Great Smoky Mountains Railroad

I took a trip down the Tuckasegee River on the Great Smoky Mountains Railroad in the first-class MacNeill car with a friend. The car had been restored to be period specific. In my opinion, I feel they did a good job with the restoration. As the train began, we started to hear a little bit of the history of the railway from a storyteller at the front of the car. It seemed like an interesting story, however, but we could not help but be continuously interrupted by the waitstaff and photographer. They were all just doing their jobs, but in my opinion, they could have timed things a little bit better. By the time the story was over, we had missed well over half of it due to various interruptions such as placing our drink orders and posing for a picture. The train itself had plentiful accommodations; in fact, the bathroom was even spacious and private. The seats in our train car were comfortable, and the tables were large enough to not be crowded during the meal. The staff seemed very friendly, knowledgable and down to earth. The conductor was able to provide information about the route as we traveled through the miles. It was a bumpy train ride but that was to be expected given the line's age. It added to the charm of the trip. Since we were in first class, we had our choice of entrees for lunch. Both of our meals were a delight for the senses.
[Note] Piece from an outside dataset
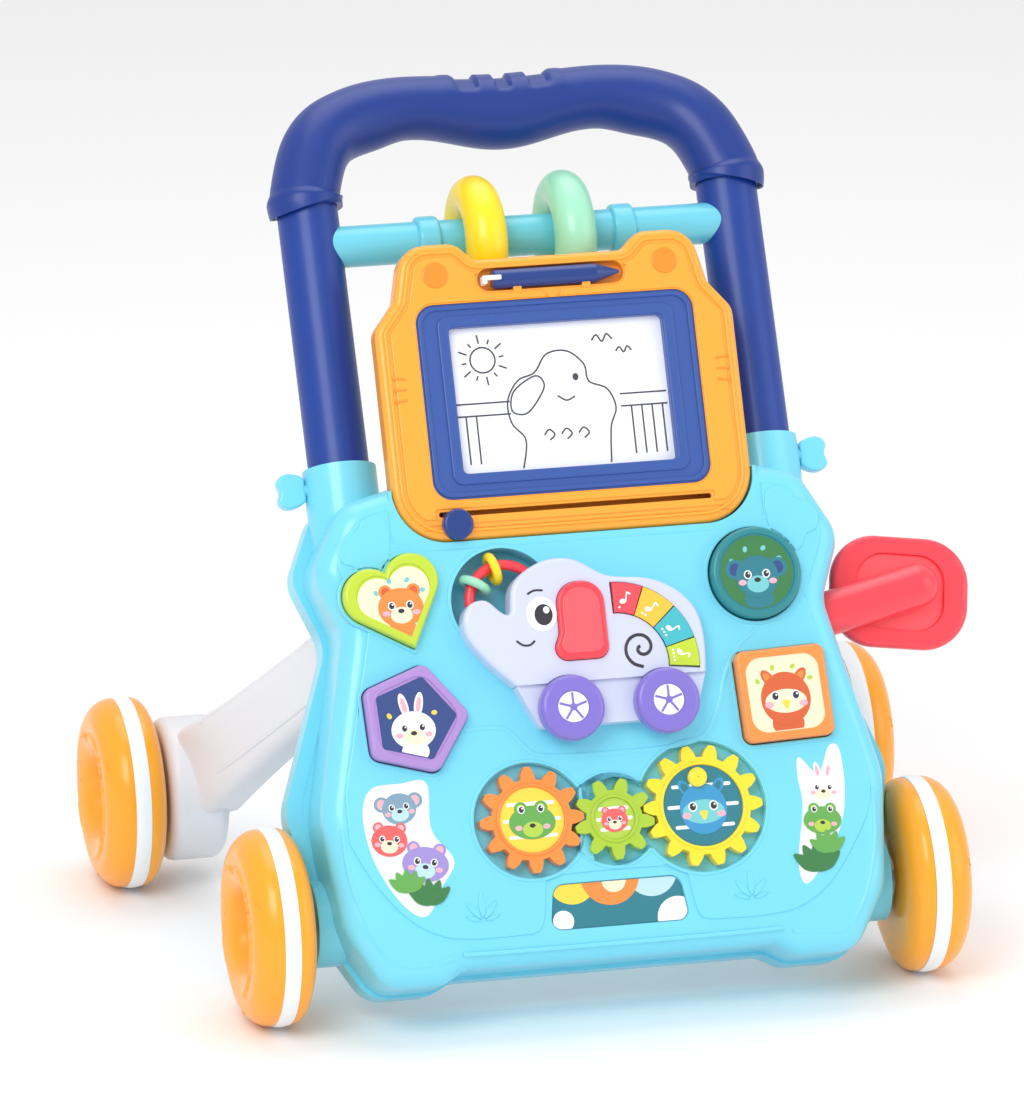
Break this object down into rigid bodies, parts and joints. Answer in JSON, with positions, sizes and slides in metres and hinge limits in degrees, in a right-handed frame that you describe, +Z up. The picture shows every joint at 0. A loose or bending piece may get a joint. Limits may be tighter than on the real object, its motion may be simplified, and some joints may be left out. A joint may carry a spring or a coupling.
{
  "type": "baby walker",
  "caption": "Push walker for a toddler: leaning play panel with bow handle, lift-off drawing board, shape blocks, gears, toy elephant and four fat wheels.",
  "frame": {"origin": "on the floor under the middle of the bounding box", "axes": "+X to the right seen from the panel's front, -Y the way the panel faces, +Z up"},
  "size_m": [0.4782, 0.3711, 0.482],
  "materials": {
    "panel_plastic": "smooth moulded ABS, soft gloss",
    "handle_plastic": "satin blow-moulded",
    "core_plastic": "satin",
    "bar_plastic": "soft gloss",
    "yellow_plastic": "soft gloss",
    "mint_plastic": "soft gloss",
    "board_plastic": "soft gloss",
    "bezel_plastic": "satin",
    "screen_film": "smooth matt film",
    "navy_plastic": "soft gloss",
    "white_plastic": "soft gloss",
    "arm_plastic": "satin",
    "wheel_plastic": "soft gloss",
    "tyre_rubber": "matt",
    "axle_steel": "bright zinc",
    "lime_plastic": "soft gloss",
    "lilac_plastic": "soft gloss",
    "teal_plastic": "soft gloss",
    "orange_plastic": "soft gloss",
    "elephant_plastic": "soft gloss",
    "red_plastic": "soft gloss",
    "key_teal_plastic": "soft gloss",
    "key_yellow_plastic": "soft gloss",
    "purple_plastic": "soft gloss",
    "green_plastic": "soft gloss",
    "printed_foil": "printed, clear gloss film"
  },
  "bodies": {
    "frame": {"panel_front": "panel_plastic", "panel_back": "panel_plastic", "handle_leg_left": "handle_plastic", "handle_leg_right": "handle_plastic", "handle_grip": "handle_plastic", "grip_core": "core_plastic", "crossbar": "bar_plastic", "rear_arm_left": "arm_plastic", "rear_arm_right": "arm_plastic", "front_axle": "axle_steel", "rear_axles": "axle_steel", "window_label": "printed_foil", "corner_stickers": "printed_foil", "back_screws": "axle_steel"},
    "front_left_wheel": {"front_left_wheel_outer": "wheel_plastic", "front_left_wheel_inner": "wheel_plastic", "front_left_wheel_tyre": "tyre_rubber"},
    "front_right_wheel": {"front_right_wheel_outer": "wheel_plastic", "front_right_wheel_inner": "wheel_plastic", "front_right_wheel_tyre": "tyre_rubber"},
    "rear_left_wheel": {"rear_left_wheel_outer": "wheel_plastic", "rear_left_wheel_inner": "wheel_plastic", "rear_left_wheel_tyre": "tyre_rubber", "rear_left_wheel_cap": "white_plastic"},
    "rear_right_wheel": {"rear_right_wheel_outer": "wheel_plastic", "rear_right_wheel_inner": "wheel_plastic", "rear_right_wheel_tyre": "tyre_rubber", "rear_right_wheel_cap": "white_plastic"},
    "crossbar_ring_yellow": {"crossbar_ring_yellow": "yellow_plastic"},
    "crossbar_ring_mint": {"crossbar_ring_mint": "mint_plastic"},
    "wing_knob_left": {"wing_knob_left": "panel_plastic"},
    "wing_knob_right": {"wing_knob_right": "panel_plastic"},
    "drawing_board": {"board_frame": "board_plastic", "board_back": "board_plastic", "screen_bezel": "bezel_plastic", "screen": "screen_film"},
    "pen": {"pen": "navy_plastic", "pen_hook": "white_plastic"},
    "eraser": {"eraser_knob": "navy_plastic", "eraser_bar": "white_plastic"},
    "heart_block": {"heart_block": "lime_plastic"},
    "pentagon_block": {"pentagon_block": "lilac_plastic"},
    "round_block": {"round_block": "teal_plastic"},
    "square_block": {"square_block": "orange_plastic"},
    "elephant": {"elephant_upper": "elephant_plastic", "elephant_lower": "elephant_plastic", "trunk_ring": "red_plastic"},
    "elephant_ear": {"elephant_ear": "red_plastic"},
    "key_red": {"key_red": "red_plastic"},
    "key_yellow": {"key_yellow": "key_yellow_plastic"},
    "key_teal": {"key_teal": "key_teal_plastic"},
    "key_lime": {"key_lime": "lime_plastic"},
    "elephant_wheel_fore": {"elephant_wheel_fore": "purple_plastic"},
    "elephant_wheel_hind": {"elephant_wheel_hind": "purple_plastic"},
    "bead_yellow": {"bead_yellow": "yellow_plastic"},
    "bead_mint": {"bead_mint": "mint_plastic"},
    "gear_left": {"gear_left": "orange_plastic"},
    "gear_middle": {"gear_middle": "green_plastic"},
    "gear_right": {"gear_right": "yellow_plastic"},
    "paddle": {"paddle": "red_plastic"}
  },
  "joints": [
    {"name": "front_left_wheel_roll", "type": "hinge", "parent": "frame", "child": "front_left_wheel", "pos_m": [-0.1877, -0.12425, 0.056], "axis": [1, 0, 0], "continuous": true},
    {"name": "front_right_wheel_roll", "type": "hinge", "parent": "frame", "child": "front_right_wheel", "pos_m": [0.1877, -0.12425, 0.056], "axis": [1, 0, 0], "continuous": true},
    {"name": "rear_left_wheel_roll", "type": "hinge", "parent": "frame", "child": "rear_left_wheel", "pos_m": [-0.2174, 0.12955, 0.056], "axis": [1, 0, 0], "continuous": true},
    {"name": "rear_right_wheel_roll", "type": "hinge", "parent": "frame", "child": "rear_right_wheel", "pos_m": [0.2174, 0.12955, 0.056], "axis": [1, 0, 0], "continuous": true},
    {"name": "crossbar_ring_yellow_slide", "type": "slide", "parent": "frame", "child": "crossbar_ring_yellow", "axis": [1, 0, 0], "range_m": [-0.0095, 0.012]},
    {"name": "crossbar_ring_mint_slide", "type": "slide", "parent": "frame", "child": "crossbar_ring_mint", "axis": [1, 0, 0], "range_m": [-0.0115, 0.0135]},
    {"name": "wing_knob_left_turn", "type": "hinge", "parent": "frame", "child": "wing_knob_left", "pos_m": [-0.123, -0.02405, 0.27762], "axis": [-1, 0, 0], "range_deg": [0, 90]},
    {"name": "wing_knob_right_turn", "type": "hinge", "parent": "frame", "child": "wing_knob_right", "pos_m": [0.123, -0.02405, 0.27762], "axis": [1, 0, 0], "range_deg": [0, 90]},
    {"name": "drawing_board_lift", "type": "slide", "parent": "frame", "child": "drawing_board", "axis": [0, -0.8996, 0.4368], "range_m": [0, 0.06]},
    {"name": "pen_lift", "type": "slide", "parent": "drawing_board", "child": "pen", "axis": [0, -0.8996, 0.4368], "range_m": [0, 0.03]},
    {"name": "eraser_slide", "type": "slide", "parent": "drawing_board", "child": "eraser", "axis": [1, 0, 0], "range_m": [-0.005, 0.138]},
    {"name": "heart_block_lift", "type": "slide", "parent": "frame", "child": "heart_block", "axis": [0, -0.8996, 0.4368], "range_m": [0, 0.03]},
    {"name": "pentagon_block_lift", "type": "slide", "parent": "frame", "child": "pentagon_block", "axis": [0, -0.8996, 0.4368], "range_m": [0, 0.03]},
    {"name": "round_block_lift", "type": "slide", "parent": "frame", "child": "round_block", "axis": [0, -0.8996, 0.4368], "range_m": [0, 0.03]},
    {"name": "square_block_lift", "type": "slide", "parent": "frame", "child": "square_block", "axis": [0, -0.8996, 0.4368], "range_m": [0, 0.03]},
    {"name": "elephant_lift", "type": "slide", "parent": "frame", "child": "elephant", "axis": [0, -0.8996, 0.4368], "range_m": [0, 0.04]},
    {"name": "elephant_ear_press", "type": "slide", "parent": "elephant", "child": "elephant_ear", "axis": [0, 0.8996, -0.4368], "range_m": [0, 0.002], "stiffness_N_per_m": 400},
    {"name": "key_red_press", "type": "slide", "parent": "elephant", "child": "key_red", "axis": [0, 0.8996, -0.4368], "range_m": [0, 0.002], "stiffness_N_per_m": 400},
    {"name": "key_yellow_press", "type": "slide", "parent": "elephant", "child": "key_yellow", "axis": [0, 0.8996, -0.4368], "range_m": [0, 0.002], "stiffness_N_per_m": 400},
    {"name": "key_teal_press", "type": "slide", "parent": "elephant", "child": "key_teal", "axis": [0, 0.8996, -0.4368], "range_m": [0, 0.002], "stiffness_N_per_m": 400},
    {"name": "key_lime_press", "type": "slide", "parent": "elephant", "child": "key_lime", "axis": [0, 0.8996, -0.4368], "range_m": [0, 0.002], "stiffness_N_per_m": 400},
    {"name": "elephant_wheel_fore_spin", "type": "hinge", "parent": "elephant", "child": "elephant_wheel_fore", "pos_m": [-0.019, -0.13876, 0.17546], "axis": [0, -0.8996, 0.4368], "continuous": true},
    {"name": "elephant_wheel_hind_spin", "type": "hinge", "parent": "elephant", "child": "elephant_wheel_hind", "pos_m": [0.036, -0.13876, 0.17546], "axis": [0, -0.8996, 0.4368], "continuous": true},
    {"name": "bead_yellow_slide", "type": "hinge", "parent": "elephant", "child": "bead_yellow", "pos_m": [-0.046, -0.09512, 0.22709], "axis": [0, -0.8996, 0.4368], "range_deg": [-8, 12]},
    {"name": "bead_mint_slide", "type": "hinge", "parent": "elephant", "child": "bead_mint", "pos_m": [-0.046, -0.09512, 0.22709], "axis": [0, -0.8996, 0.4368], "range_deg": [-12, 14]},
    {"name": "gear_left_spin", "type": "hinge", "parent": "frame", "child": "gear_left", "pos_m": [-0.046, -0.15215, 0.11582], "axis": [0, -0.8996, 0.4368], "continuous": true},
    {"name": "gear_middle_spin", "type": "hinge", "parent": "frame", "child": "gear_middle", "pos_m": [0.00115, -0.15346, 0.11312], "axis": [0, -0.8996, 0.4368], "continuous": true},
    {"name": "gear_right_spin", "type": "hinge", "parent": "frame", "child": "gear_right", "pos_m": [0.0528, -0.15202, 0.11609], "axis": [0, -0.8996, 0.4368], "continuous": true},
    {"name": "paddle_turn", "type": "hinge", "parent": "frame", "child": "paddle", "pos_m": [0.14, -0.07887, 0.19807], "axis": [0.9759, 0.0953, 0.1962], "range_deg": [-90, 90]}
  ],
  "couplings": [
    {"joint": "gear_middle_spin", "follows": "gear_right_spin", "ratio": -1.5556},
    {"joint": "gear_left_spin", "follows": "gear_right_spin", "ratio": 1.1667}
  ]
}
Becky had the Glazed Pork Loin with toasted pecans and honey glazed wild rice, served with green beans and a roll. I had Prime Rib Au Jus served with horseradish and au jus wild rice, green beans and a dinner roll.  After lunch, we wandered through the cars toward the front of the train where the open car gondola was. We entered the car just in time to  enter the hand carved tunnel and then view the wrecked engine and school bus from The Fugitive movie scenes. Shortly after, we were in the train yard and pulling into Historic Dillsboro for a 1.5 hour layover. This marks the halfway point of the trip.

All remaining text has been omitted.